What is garlic?
Garlic, the bulb of the plant Allium sativum, is a well-known herb and food flavoring substance. As a supplement, it may be administered in its raw form as the fresh bulb, as an oil or a liquid alcohol extract, or as a dried powder in gelatin capsules.
Why recommend administration of garlic to my pet?
Herbalists recommend the use of garlic as an antibacterial or antifungal agent, and to lower blood lipids and cholesterol in people. It is also used in an attempt to lower blood pressure and inhibit tumor formation. Many of these uses are not substantiated in clinical testing.
In pets, garlic is often recommended to decrease internal and external parasites. Flea control products for dogs and cats that utilize garlic abound on pet supply store shelves.
How much experience is there with the use of garlic in pets?
Garlic has been used in products for flea control in dogs and cats for many years.
How much research has been conducted on this supplement?
Despite the abundance of products that utilize garlic as a method of flea control in dogs and cats, research supporting its efficacy is lacking. There are some anecdotal reports of an anti-parasitic effect of garlic in dogs and cats.
"Despite the abundance of products that utilize garlic as a method of flea control in dogs and cats, research supporting its efficacy is lacking."

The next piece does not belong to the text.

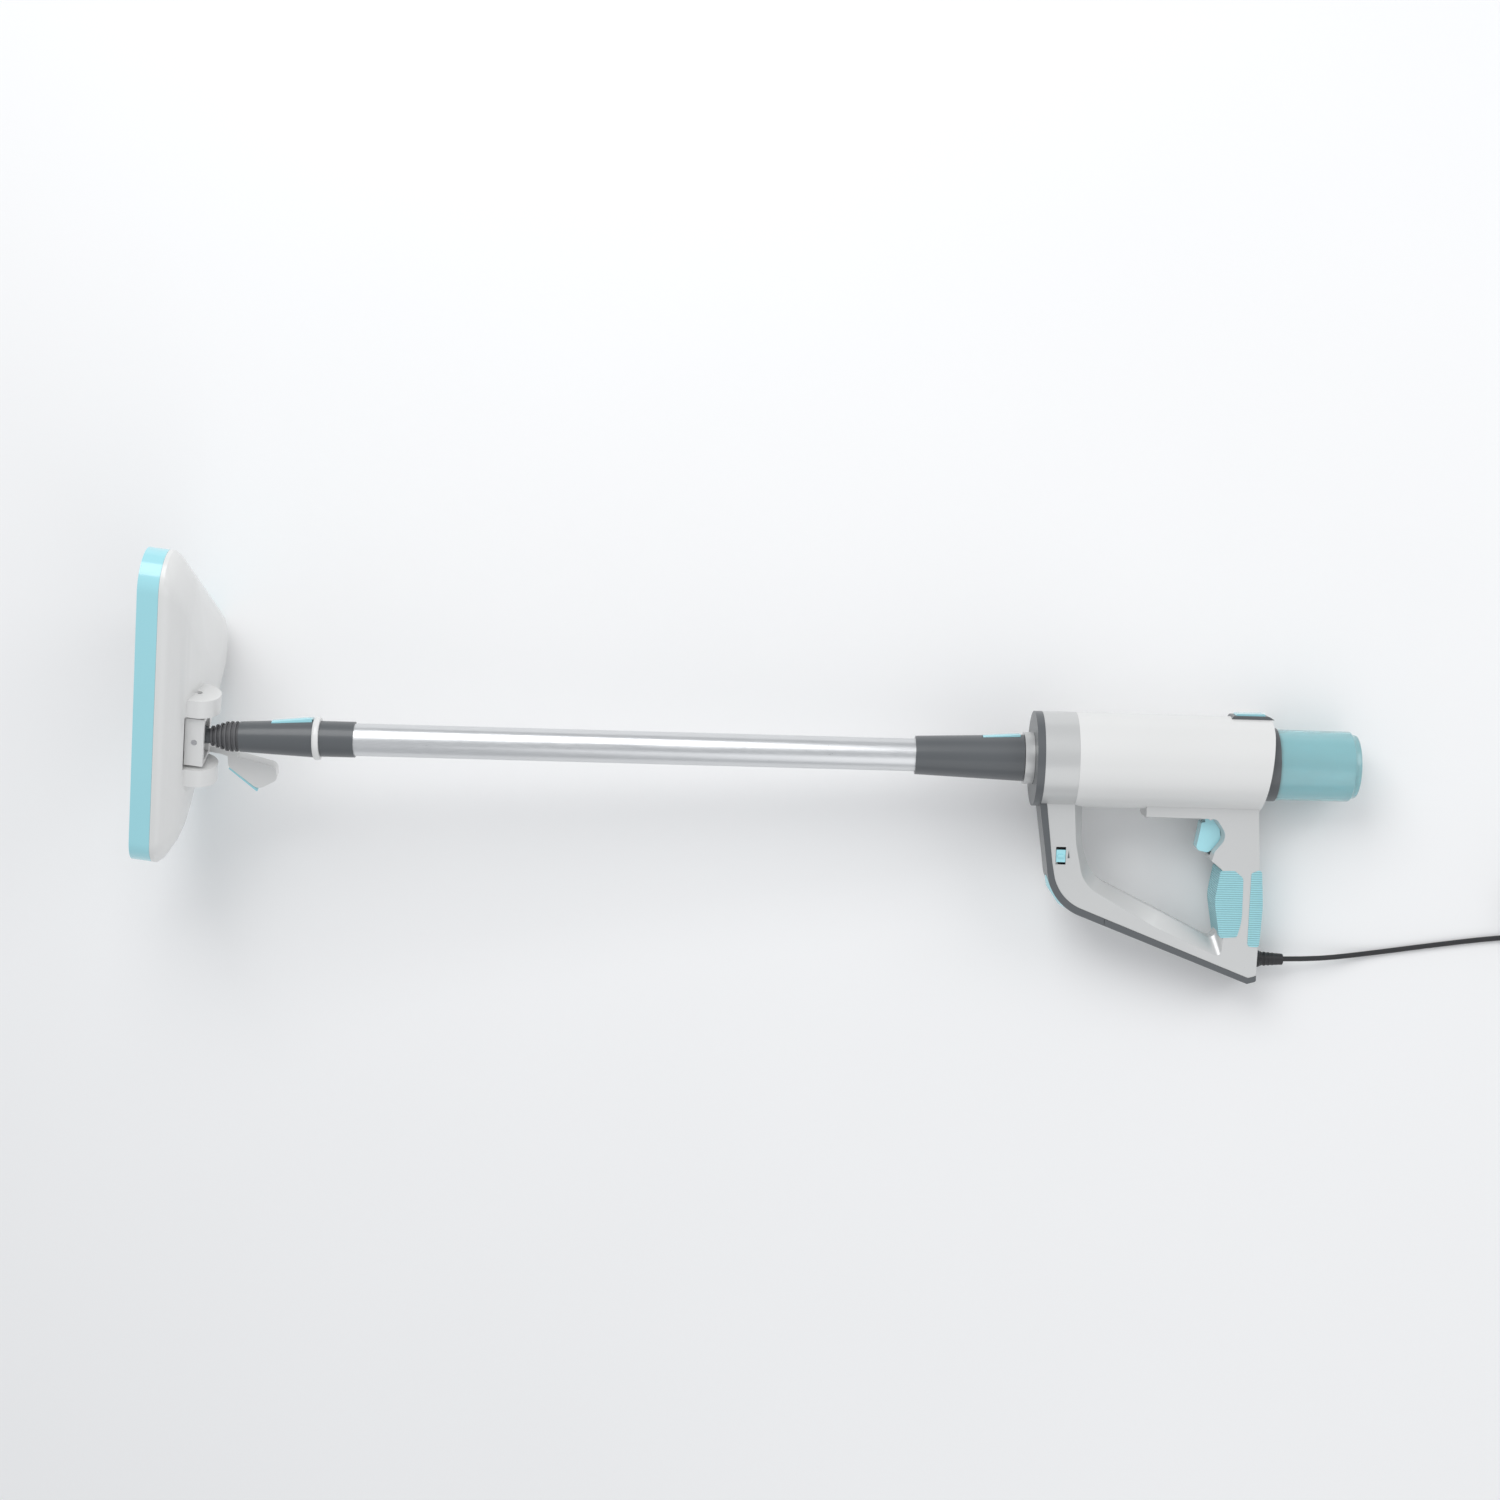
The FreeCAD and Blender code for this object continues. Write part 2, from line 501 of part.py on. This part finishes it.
def buildControls():
    triggerBody = slab([(1043.4, -57, 2), (1042.6, -64, 5), (1039.2, -84.2, 4), (1051, -86.6, 4),
                        (1063.2, -76, 10), (1060.6, -57, 4)], "-<triggerHalf>", "<triggerHalf>")
    boss = slab([(1047, -58, 0), (1046.6, -49.6, 3), (1055.4, -49.6, 3), (1057, -58, 0)],
                "-<triggerHalf>", "<triggerHalf>")
    bore = cylinder("2.04", "40", Vector(size("triggerPinX"), size("triggerPinY"), -20))
    keep("trigger", cut(fuse(triggerBody, boss), bore))
    keep("trigger_pin", cylinder("2", "30", Vector(size("triggerPinX"), size("triggerPinY"), -15)))

    axis = Vector(-0.824, -0.567, 0)
    facing = Rotation(Vector(0, 0, 1), axis)
    middle = Vector(907, -130, 0)
    cap = cylinder("19.4", "9", middle + axis * -3.4, facing)
    dome = doc.addObject("Part::Sphere", "Dome")
    dome.Radius = 34
    dome.Placement = Placement(middle + axis * (7.4 - 34), Rotation())
    keep("power_button", common(cap, dome))
    keep("steam_slider", fuse(box((902.6, -98, 17.2), (911.5, -86, 20.4)),
                              box((904, -93.4, 20.3), (910, -90.6, 21.6))))


def buildTank():
    profile = [(1112.4, 0, 0), (1112.4, 34.4, 0), (1184, 34.0, 1), (1185.4, 31.6, 1), (1190.6, 30.6, 2),
               (1191.4, 27, 2), (1191.4, 0, 0)]
    shell = turned(profile)
    hollow = cut(rodX("<tankRadius> - 2.2", "1114.6", "1184"))
    port = cut(rodX("<neckPort>", "1098", "1112.6"), rodX("<neckPort> - 2.5", "1097", "1116"))
    keep("water_tank", cut(fuse(cut(shell, hollow), port), rodX("<neckPort> - 2.5", "1110", "1116")))
    keep("tank_valve", rodX("<neckPort> - 2.7", "1099", "1110"))


def tubeAlong(points, diameter):
    # straight runs joined by tangent arcs, as large as the runs allow
    edges = []
    here = points[0]
    radii = []
    for before, corner, after in zip(points, points[1:], points[2:]):
        back, ahead = (before - corner), (after - corner)
        run = min(back.Length, ahead.Length)
        half = (math.pi - back.getAngle(ahead)) / 2
        radius = 0.45 * run / math.tan(half)
        back.normalize()
        ahead.normalize()
        reach = 0.45 * run
        first, last = corner + back * reach, corner + ahead * reach
        bisector = (back + ahead).normalize()
        middle = corner + bisector * (radius / math.cos(half) - radius)
        edges.append(Part.LineSegment(here, first).toShape())
        edges.append(Part.Arc(first, middle, last).toShape())
        here = last
        radii.append(round(radius, 1))
    edges.append(Part.LineSegment(here, points[-1]).toShape())
    path = Part.Wire(edges)
    section = Part.Wire([Part.makeCircle(diameter / 2, points[0], points[1] - points[0])])
    tube = path.makePipeShell([section], True, True)
    expected = math.pi * diameter ** 2 / 4 * path.Length
    print("cord run %.1f mm, radii %s, volume ratio %.4f" % (path.Length, radii, tube.Volume / expected))
    return tube


def buildCord():
    # rubber sleeve where the cord leaves the bottom corner of the grip
    cord = size("cordDiameter")
    exitY = -191.7
    sleeve = turned([(1102.9, cord / 2 + 0.02, 0), (1102.9, 8.2, 1.5), (1107, 8.2, 1), (1109, 6.6, 0),
                     (1130.8, 5.4, 0.8), (1130.8, cord / 2 + 0.02, 0)])
    sleeve.Placement = Placement(Vector(0, exitY, 0), Rotation())
    keep("strain_relief", sleeve)

    start = lying.multVec(Vector(1102.9, exitY, 0))
    sleeveEnd = lying.multVec(Vector(1131, exitY, 0))
    low = cord / 2 + 0.1
    coilMiddle, coilSection = size("coilMiddle"), size("coilSection")
    coilCentre = Vector(804.5, -102.4, 0)
    route = [start, start + (sleeveEnd - start) * 1.86, Vector(608, -164.8, low + 0.1),
             Vector(672, -153.9, low), Vector(739.8, -143.3, low), Vector(784.5, -141, low)]
    lead = doc.addObject("Part::Feature", "Lead")
    lead.Shape = tubeAlong(route, cord)
    lead.Label = "cord_lead"
    subparts.append(lead)

    coil = cut(cylinder("(<coilMiddle> + <coilSection>) / 2", "<coilSection>", coilCentre),
               cylinder("(<coilMiddle> - <coilSection>) / 2", "<coilSection> + 2", coilCentre - Vector(0, 0, 1)))
    keep("cord_coil", coil, Placement())

    # the last of the cord, and the plug beside the coil
    plugPlace = Placement(Vector(coilCentre.x + 52, coilCentre.y + 30, 15), Rotation(70, 0, 0))
    tail = doc.addObject("Part::Feature", "Tail")
    tail.Shape = tubeAlong([coilCentre + Vector(36, -10, 15), coilCentre + Vector(44.8, 8, 15),
                            plugPlace.Base], cord)
    tail.Label = "cord_tail"
    subparts.append(tail)
    plug = slab([(0, -13, 5), (34, -17, 6), (34, 17, 6), (0, 13, 5)], "-13", "13")
    pins = [cylinder("2.4", "19", Vector(34, y, 0), alongX) for y in (-9.5, 9.5)]
    keep("plug", plug, plugPlace)
    keep("plug_pins", fuse(*pins), plugPlace)


pinsOfHead = buildHead()
buildSwivel(pinsOfHead)
buildNeck()
buildWand()
buildHandle()
buildControls()
buildTank()
buildCord()
doc.recompute()

failed = [o.Label for o in doc.Objects if "Invalid" in o.State or "Error" in o.State]
if failed:
    raise RuntimeError("failed objects: %s" % failed)
for piece in subparts:
    shape = piece.Shape
    if shape.isNull() or not shape.isValid() or not shape.Solids:
        raise RuntimeError("bad shape: %s" % piece.Label)

os.makedirs("parts", exist_ok=True)
for piece in subparts:
    piece.Shape.exportStep("parts/%s.step" % piece.Label)
    print("%-18s %9.1f mm3  %d solid(s)" % (piece.Label, piece.Shape.Volume, len(piece.Shape.Solids)))
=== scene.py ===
import json
import math
import bmesh
import bpy
from mathutils import Matrix, Vector


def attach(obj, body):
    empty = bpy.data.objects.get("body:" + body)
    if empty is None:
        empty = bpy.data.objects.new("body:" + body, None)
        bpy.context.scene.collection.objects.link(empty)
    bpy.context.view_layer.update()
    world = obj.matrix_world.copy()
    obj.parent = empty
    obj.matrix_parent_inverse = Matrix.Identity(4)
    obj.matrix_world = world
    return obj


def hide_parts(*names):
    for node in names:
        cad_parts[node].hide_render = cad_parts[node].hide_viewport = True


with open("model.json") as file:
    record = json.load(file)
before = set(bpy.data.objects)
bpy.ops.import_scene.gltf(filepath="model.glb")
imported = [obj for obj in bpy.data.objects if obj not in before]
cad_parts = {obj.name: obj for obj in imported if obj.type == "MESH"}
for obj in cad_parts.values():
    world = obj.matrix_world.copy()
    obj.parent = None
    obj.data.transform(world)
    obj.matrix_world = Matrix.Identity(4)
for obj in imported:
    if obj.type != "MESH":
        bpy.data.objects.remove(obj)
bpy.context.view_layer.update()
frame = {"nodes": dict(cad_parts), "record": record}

nodes = frame["nodes"]
print("frame loaded with", len(nodes), "nodes")

# the mop lies on its side: this turns its own X (along the wand), Y and Z into the floor's frame
lie = dict(x=-0.59104, y=0.01921, z=0.16936, tilt=6.445, roll=6.99)
cameraTurn = Matrix.Rotation(math.radians(lie["tilt"]), 4, "Y")
mopTurn = cameraTurn @ Matrix.Rotation(math.radians(lie["roll"]), 4, "X")
mopPlace = Matrix.Translation((lie["x"], lie["y"], lie["z"])) @ mopTurn
unturn = [-math.radians(lie["roll"]), -math.radians(lie["tilt"]), 0]


class Wire:
    # a shader socket that can be added, taken away and multiplied like a number
    def __init__(self, finish, socket):
        self.finish, self.socket = finish, socket

    def sum(self, operation, first, second):
        return self.finish.node("Math", {"operation": operation}, {0: first, 1: second})["Value"]

    def __add__(self, other):
        return self.sum("ADD", self, other)

    def __radd__(self, other):
        return self.sum("ADD", other, self)

    def __sub__(self, other):
        return self.sum("SUBTRACT", self, other)

    def __rsub__(self, other):
        return self.sum("SUBTRACT", other, self)

    def __mul__(self, other):
        return self.sum("MULTIPLY", self, other)

    def __rmul__(self, other):
        return self.sum("MULTIPLY", other, self)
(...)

A minimal amount of research suggests that garlic may be effective in killing Giardia (an intestinal protozoan parasite) and dermatophytes (e.g. ringworm fungus) in dogs and cats. It also appears that garlic may reduce blood pressure in dogs and help minimize aminoglycoside (a particular type of antibiotic) toxicity in many species. Some laboratory studies have illustrated an ability of garlic to inhibit tumor formation and lower blood pressure.
"...these effects must be considered marginal..."
All of these effects must be considered marginal, and weighed against the potential for garlic to damage the red blood cells of dogs and cats.
How safe is garlic?
Garlic may increase insulin secretion in type I diabetes and should probably be researched for potential benefits to diabetic dogs. Meanwhile, it should be used carefully in diabetic animals receiving insulin therapy. Garlic also may delay blood clotting and enhance the action of anticoagulant medication. It should not be used in animals with bleeding disorders.
"...the use of garlic in dogs and cats...resulting in damage to red blood cells..."
The most important concern surrounding the use of garlic in dogs and cats is its ability to induce oxidative stress, resulting in damage to red blood cells, placing the animal at risk for anemia. Larger doses are likely required for this effect, and garlic can probably be used safely at low levels provided red blood cell parameters are routinely evaluated. Concurrent administration of anti-oxidants may also protect against the red blood cell damaging effects of garlic.
Where do I obtain garlic and do I need a prescription?
Pet owners are cautioned against buying supplements without knowledge of the manufacturer, as supplements are not highly regulated and some supplements may not contain the labelled amount of ingredients. A prescription is not needed for garlic. Your veterinarian may have preferred supplements that he or she will recommend.